The Broken Empire Trilogy is a trilogy of fantasy novels written by American-British author Mark Lawrence. The first volume, Prince of Thorns, was published on August 2, 2011. The second, King of Thorns, was published on August 7, 2012. The third and final volume, Emperor of Thorns, was published on August 6, 2013.

The trilogy follows the life of Jorg Ancrath as he goes from scorned prince to emperor using whatever means necessary.

==Books in the series==

| # | Title | Pages | Chapters | Audio | Publication date |
|---|---|---|---|---|---|
| 1 | Prince of Thorns | 336 | 49 | 9h 19m | August 2, 2011 |
| 2 | King of Thorns | 597 | 49 | 13h 30m | August 7, 2012 |
| 3 | Emperor of Thorns | 574 | 54 | 13h 47m | August 6, 2013 |

In the trilogy, each different book is a direct sequel to the ones before it. All three books have chapters in present time and flashbacks from four to five years previous.

==Reception==
Prince of Thorns, was a finalist in the Goodreads Choice Award for "Best Fantasy 2011", a David Gemmell Morningstar Award Finalist in 2012 and short listed for the Prix Imaginales (Roman étranger) in 2013. Prince of Thorns was also one of Barnes & Noble's "Best Fantasy Releases of 2011".

King of Thorns was again a finalist in the Goodreads Choice Award for "Best Fantasy 2012." King of Thorns was also one of Barnes & Noble's "Best Fantasy Releases of 2012", and a David Gemmell Legend Award Finalist in 2013.

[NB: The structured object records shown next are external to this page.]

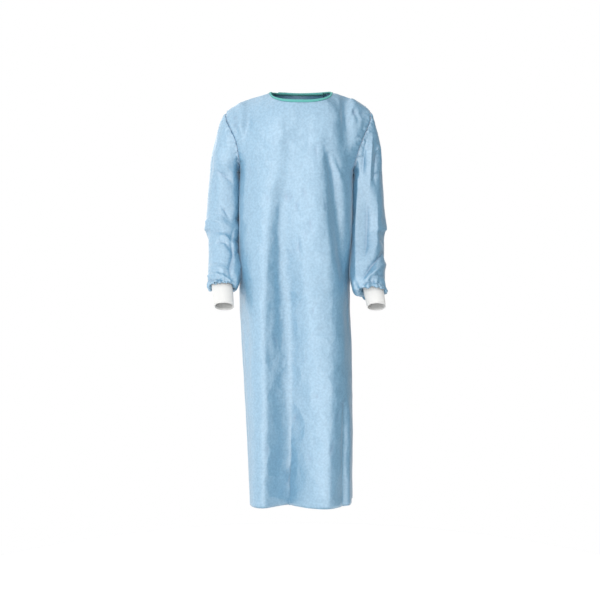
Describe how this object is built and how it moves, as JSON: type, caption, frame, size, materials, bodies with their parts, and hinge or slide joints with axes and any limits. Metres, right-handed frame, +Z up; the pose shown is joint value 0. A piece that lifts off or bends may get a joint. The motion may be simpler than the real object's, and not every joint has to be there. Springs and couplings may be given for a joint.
{
  "type": "surgical gown",
  "caption": "Long-sleeved blue nonwoven gown with a bound round neck, a lapped back held closed at the neck, and white rib knit cuffs.",
  "frame": {"origin": "midway between the two neck points, where the shoulder seams meet the neck binding; the gown hangs below it", "axes": "+Z up, -Y out of the gown's front, +X towards the wearer's left; the front face lies to -Y"},
  "size_m": [0.5804, 0.2989, 1.3044],
  "materials": {
    "gown_cloth": "matt blue nonwoven with a slight sheen",
    "rib_knit": "matt white rib knit",
    "binding_cloth": "matt teal woven tape",
    "fastening": "matt white hook-and-loop tape"
  },
  "bodies": {
    "root": {"front": "gown_cloth", "back_left": "gown_cloth", "back_right": "gown_cloth", "sleeve_left": "gown_cloth", "sleeve_right": "gown_cloth", "cuff_left": "rib_knit", "cuff_right": "rib_knit", "neck_binding": "binding_cloth", "fastening_hooks": "fastening", "fastening_loops": "fastening"}
  },
  "joints": []
}
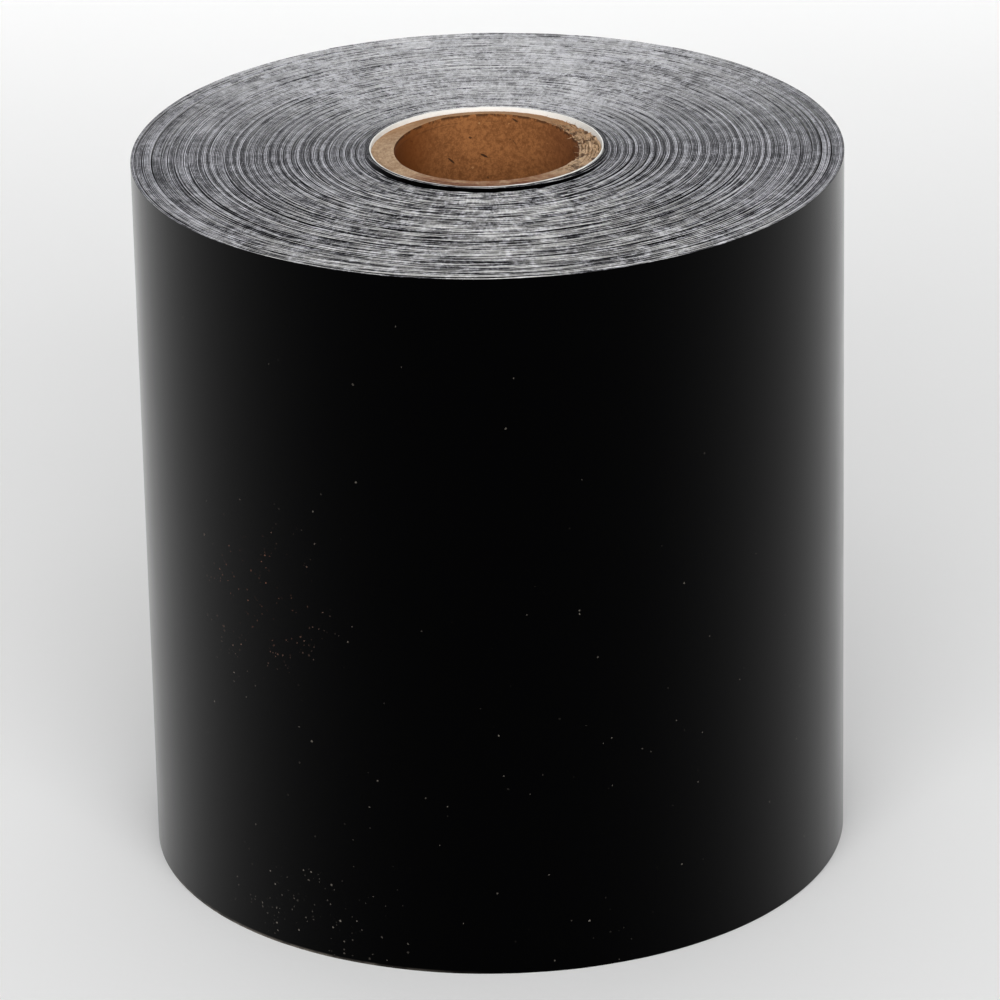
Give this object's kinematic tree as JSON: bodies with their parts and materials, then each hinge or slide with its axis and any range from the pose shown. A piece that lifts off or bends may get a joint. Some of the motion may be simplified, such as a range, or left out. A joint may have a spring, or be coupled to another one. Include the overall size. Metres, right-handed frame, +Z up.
{
  "type": "roll of sign vinyl",
  "caption": "Narrow roll of black self-adhesive sign vinyl wound film-out on a spiral paper core, with a lifting free end, a peeling film lap and a closing tab.",
  "frame": {"origin": "centre of the core's bore at the roll's lower end, which is the face it stands on", "axes": "+Z up along the roll's axis; +Y towards the back, where the free end lies; -Y towards the viewer"},
  "size_m": [0.0978, 0.0979, 0.1022],
  "materials": {
    "vinyl_web": "satin black film outside, white liner inside",
    "black_film": "satin",
    "release_liner": "smooth siliconised paper",
    "core_paper": "raw kraft paper",
    "core_bore_paper": "raw kraft paper, worn",
    "start_tape": "matte white",
    "closing_tape": "creped paper tape"
  },
  "bodies": {
    "root": {"core_inner_ply": "core_bore_paper", "core_ply_2": "core_paper", "core_ply_3": "core_paper", "core_ply_4": "core_paper", "core_ply_5": "core_paper", "core_ply_6": "core_paper", "core_outer_ply": "core_paper", "core_start_tape": "start_tape", "vinyl_web": "vinyl_web"},
    "tail_1": {"tail_web_1": "vinyl_web"},
    "tail_2": {"tail_web_2": "vinyl_web"},
    "tail_3": {"tail_web_3": "vinyl_web"},
    "tail_4": {"tail_web_4": "vinyl_web"},
    "tail_5": {"tail_web_5": "vinyl_web"},
    "tail_6": {"tail_web_6": "vinyl_web", "tail_liner": "release_liner"},
    "film_1": {"film_lap_1": "black_film"},
    "film_2": {"film_lap_2": "black_film"},
    "film_3": {"film_lap_3": "black_film", "closing_tab_anchor": "closing_tape"},
    "tab": {"closing_tab_grip": "closing_tape"}
  },
  "joints": [
    {"name": "tail_lift", "type": "hinge", "parent": "root", "child": "tail_1", "pos_m": [0.04735, 0.01269, 0], "axis": [0, 0, -1], "range_deg": [0, 12]},
    {"name": "tail_lift_2", "type": "hinge", "parent": "tail_1", "child": "tail_2", "pos_m": [0.04368, 0.02226, 0], "axis": [0, 0, -1], "range_deg": [0, 12]},
    {"name": "tail_lift_3", "type": "hinge", "parent": "tail_2", "child": "tail_3", "pos_m": [0.0381, 0.03085, 0], "axis": [0, 0, -1], "range_deg": [0, 12]},
    {"name": "tail_lift_4", "type": "hinge", "parent": "tail_3", "child": "tail_4", "pos_m": [0.03085, 0.0381, 0], "axis": [0, 0, -1], "range_deg": [0, 12]},
    {"name": "tail_lift_5", "type": "hinge", "parent": "tail_4", "child": "tail_5", "pos_m": [0.02226, 0.04368, 0], "axis": [0, 0, -1], "range_deg": [0, 12]},
    {"name": "tail_lift_6", "type": "hinge", "parent": "tail_5", "child": "tail_6", "pos_m": [0.01269, 0.04735, 0], "axis": [0, 0, -1], "range_deg": [0, 12]},
    {"name": "film_peel", "type": "hinge", "parent": "tail_6", "child": "film_1", "pos_m": [0.00257, 0.04896, 0], "axis": [0, 0, -1], "range_deg": [0, 50]},
    {"name": "film_peel_2", "type": "hinge", "parent": "film_1", "child": "film_2", "pos_m": [-0.00597, 0.04866, 0], "axis": [0, 0, -1], "range_deg": [0, 50]},
    {"name": "film_peel_3", "type": "hinge", "parent": "film_2", "child": "film_3", "pos_m": [-0.01433, 0.04688, 0], "axis": [0, 0, -1], "range_deg": [0, 50]},
    {"name": "tab_peel", "type": "hinge", "parent": "film_3", "child": "tab", "pos_m": [-0.0223, 0.04377, 0], "axis": [0, 0, -1], "range_deg": [0, 110]}
  ],
  "couplings": [
    {"joint": "tail_lift_2", "follows": "tail_lift", "ratio": 1},
    {"joint": "tail_lift_3", "follows": "tail_lift", "ratio": 1},
    {"joint": "tail_lift_4", "follows": "tail_lift", "ratio": 1},
    {"joint": "tail_lift_5", "follows": "tail_lift", "ratio": 1},
    {"joint": "tail_lift_6", "follows": "tail_lift", "ratio": 1},
    {"joint": "film_peel_2", "follows": "film_peel", "ratio": 1},
    {"joint": "film_peel_3", "follows": "film_peel", "ratio": 1}
  ]
}
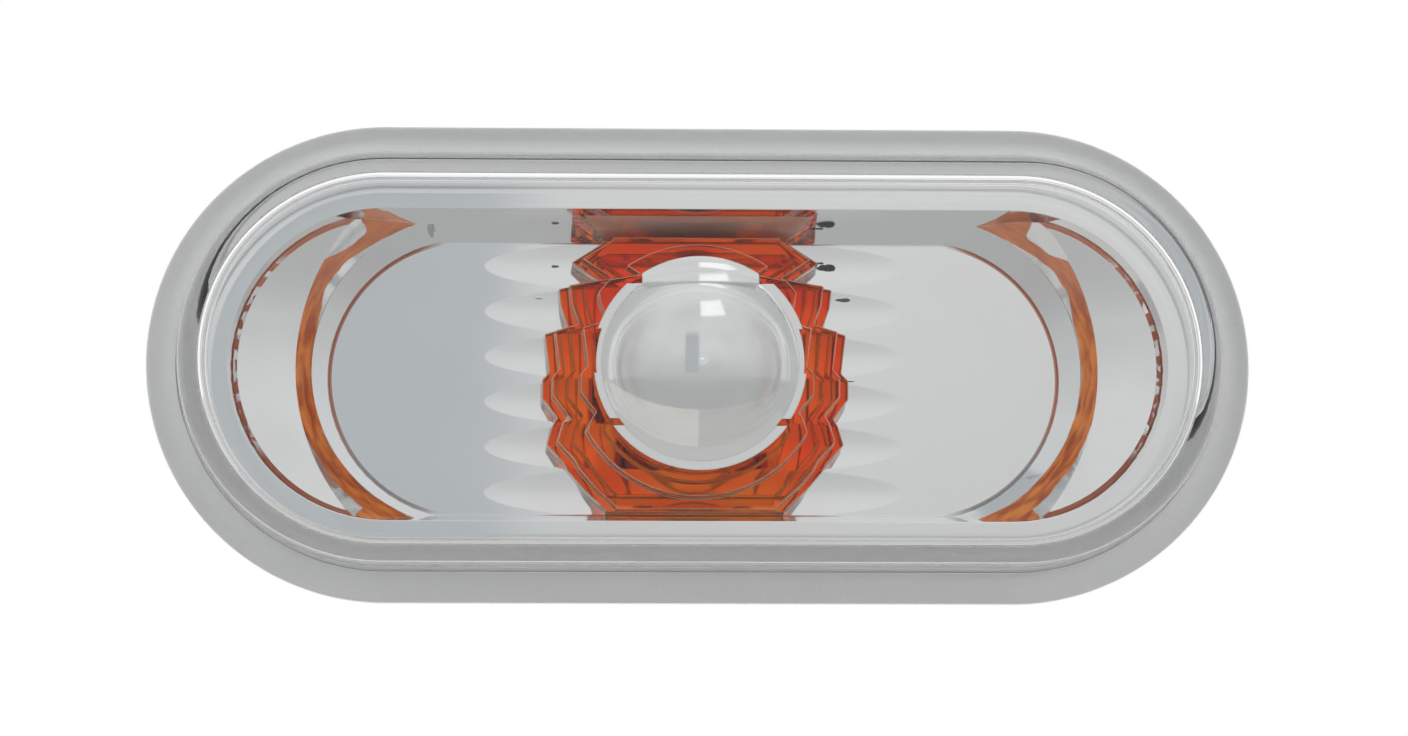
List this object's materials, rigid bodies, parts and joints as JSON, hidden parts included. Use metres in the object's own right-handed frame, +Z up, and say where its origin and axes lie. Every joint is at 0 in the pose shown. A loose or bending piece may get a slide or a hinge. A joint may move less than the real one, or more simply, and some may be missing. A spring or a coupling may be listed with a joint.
{
  "type": "side repeater lamp",
  "caption": "Clear stadium-shaped side repeater lamp with a chrome reflector, an amber collar round its bulb, a chrome dome, a panel hook, a spring tongue and a plug socket.",
  "frame": {"origin": "centre of the gasket's rear face, where the lamp seats on the outside of the panel", "axes": "+X along the lamp towards its hook, +Y through the panel into the car, +Z up; the lens faces -Y"},
  "size_m": [0.0926, 0.0466, 0.04],
  "materials": {
    "clear_lens": "clear",
    "foam": "matte",
    "shell_plastic": "matte",
    "chrome": "polished",
    "amber_plastic": "clear amber",
    "bulb_glass": "clear",
    "wire": "satin",
    "holder_plastic": "matte",
    "seal_rubber": "matte",
    "brass": "satin"
  },
  "bodies": {
    "root": {"outer_lens": "clear_lens", "flange_gasket": "foam", "housing": "shell_plastic", "reflector": "chrome", "amber_filter": "amber_plastic", "dome_shield": "chrome", "bulb_glass": "bulb_glass", "bulb_filament": "wire", "bulb_lead_left": "wire", "bulb_lead_right": "wire", "bulb_holder": "holder_plastic", "holder_seal": "seal_rubber", "terminal_left": "brass", "terminal_right": "brass"}
  },
  "joints": []
}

Emperor of Thorns was published in August 2013 and was on The Sunday Times Bestseller list. It also made the final of the Goodreads Choice Award (2013) and won the David Gemmell Legend Award (2014).

==Characters==
- Jorg Ancrath – The main protagonist of the series, Jorg endures many emotional and physical traumas throughout the series leaving him deeply damaged, resulting in him largely being unfeeling to the suffering of others. He is willing to hurt or kill anyone in his quest to ascend to the throne of the Broken Empire. After the brutal murder of his mother and younger brother, Jorg runs away from his father and his home; coming to lead a band of vicious outlaws known as the Brotherhood. He serves as the narrator.
- The Nuban – One of Jorg's most loyal followers, deadly accurate with his powerful crossbow, little is known about him to the point that very few even know his name, "the Nuban" being a reference to his inky-black skin. Rarely among the brotherhood, Jorg thinks highly of him, commenting that he is (morally) better than them all.
- Rike – Rike is a notably large and bloody minded member of the Brotherhood, who seems to be exclusively motivated by gaining loot, not even being motivated by Jorg killing his brother. Rike is quite simple and when pressed the only redeeming quality for Rike that Jorg can think of is "he's big."
- Sir Makin – Before becoming a knight, Sir Makin was a notorious outlaw, sacking cities and burning down cathedrals. He sometimes criticized Jorg's plans by stating that he didn't actually have them. Sir Makin is incredibly skilled with a sword and has the best sense of humour out of all of Jorg's 'road brothers'. He is arguably Jorg's closest friend. Jorg states that a man like Makin is almost unknowable, and that he "learns one new fact about him per year."
- Red Kent – A highly skilled and deadly warrior, Kent gained the title "Red" after being found by the brotherhood covered in the blood and gore of seventeen patrolmen. Red Kent is troubled by his past but will always remain loyal to the few friends that remain. Kent is strongly religious.
- Olidan Ancrath – Jorg's father and King of Ancrath. He is the primary source of Jorg's drive to unite the Broken Empire. His cold and murderous treatment of his son has scarred Jorg and left them unable to unite, even if it means saving the Broken Empire.
- The Dead King – A being who has surpassed and subjugated all other undead beings. He is the primary antagonist of the third novel, Emperor of Thorns. His origins remains shrouded in mystery, but his power and desire to bring about the rebirth of the Empire through its destruction are quite clear. He is fixated on having Jorg join him, enlisting Chella, a necromancer, to bring him to their side.

==Adaptations==
===Audiobooks===
An unabridged audiobook version of Prince of Thorns and King of Thorns was released in 2012 by Recorded Books and narrated by James Clamp.

In 2013, an unabridged audiobook version of Emperor of Thorns was released by Recorded Books and is also narrated by James Clamp.

The UK audiobooks for the trilogy are narrated by Joe Jameson.

===Film===
In 2017 Paramount Pictures acquired the film rights to the trilogy. Filming is yet to be scheduled.